News connects us; we rely on it to build a sense of who we are in the world. These ‘offices of intelligence’ were attempts to open up the construction and dissemination of knowledge and information, and though I’m certainly not saying we should do away with political and media structure, perhaps through the universal access to information through the internet (at least in this country) we can get a little power back, and hope to hold the elite in society to higher account.


6 thoughts on “The freedom of information

  1. Hi – I just came across your blog via a pingback from my own. I’ve really enjoyed it so far.

    Were you aware there were various attempts to put Hartlib’s idea into practice in the late 1640s? I have blogged about one, by Henry Walker, here: http://mercuriuspoliticus.wordpress.com/2009/09/25/walkers-office-of-entries/

    However, as far as I can tell it seems to have been more a site for commercial information to be exchanged than one for intellectual or political exchange. But I think it did have some democratising effect to the extent that it allowed servants and others low on the social scale seeking work a venue to advertise that they had never really had before.

  2. Hi Nick – Thanks so much for your comment! I found your piece on Walker very informative and valuable; thanks. I’d recommend anyone to take a look if they’re interested. I did read about some practical examples of it in the seventeenth century, Walker being one and Henry Robinson another, and with both I’d agree that the focus is on economic matters. Robinson, an associate of Hartlib, focused on providing a space where people could advertise and seek employment, and this free for the poor, so again there’s a preoccupation with social welfare and access to information.
    I must confess that I came to the subject via interest in the ideas, ideals and inspirations behind the concept, rather than via its incarnations in real life, and that I’m a little out of my comfort zone in the seventeenth century anyway (I’m a sixteenth century geek). I’m really fascinated by attempts to centralise information, whether in offices of address, early libraries or antiquarian collections, or in early forms of the state paper office – I hope to conclude my PhD with discussion on these attempts to gather together, store and control access to written information.

  3. What a great new blog! I’ll check back regularly.

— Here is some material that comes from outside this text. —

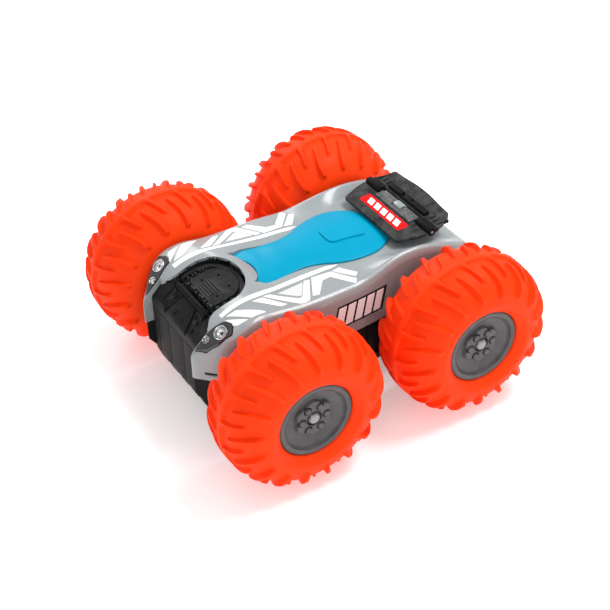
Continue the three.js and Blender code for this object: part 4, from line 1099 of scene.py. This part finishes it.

  4. I’ve seen the illustration of the New Atlantis several places on the web, always attributed to an early-modern edition. I wonder if you had any more bibliographical information about it (or if any of your readers do)? I would really like to know the context in which it was first published.

    • Hi Robert, thanks for your question – it’s a good one. Unfortunately, I can’t remember where I first got it from, and I would be equally interested in finding out about it’s original publishing context. If anyone can answer this please do so! If I get a chance at some point, I’ll have a look around and try to find out. Likewise, if you happen upon the information, I’d love to hear from you.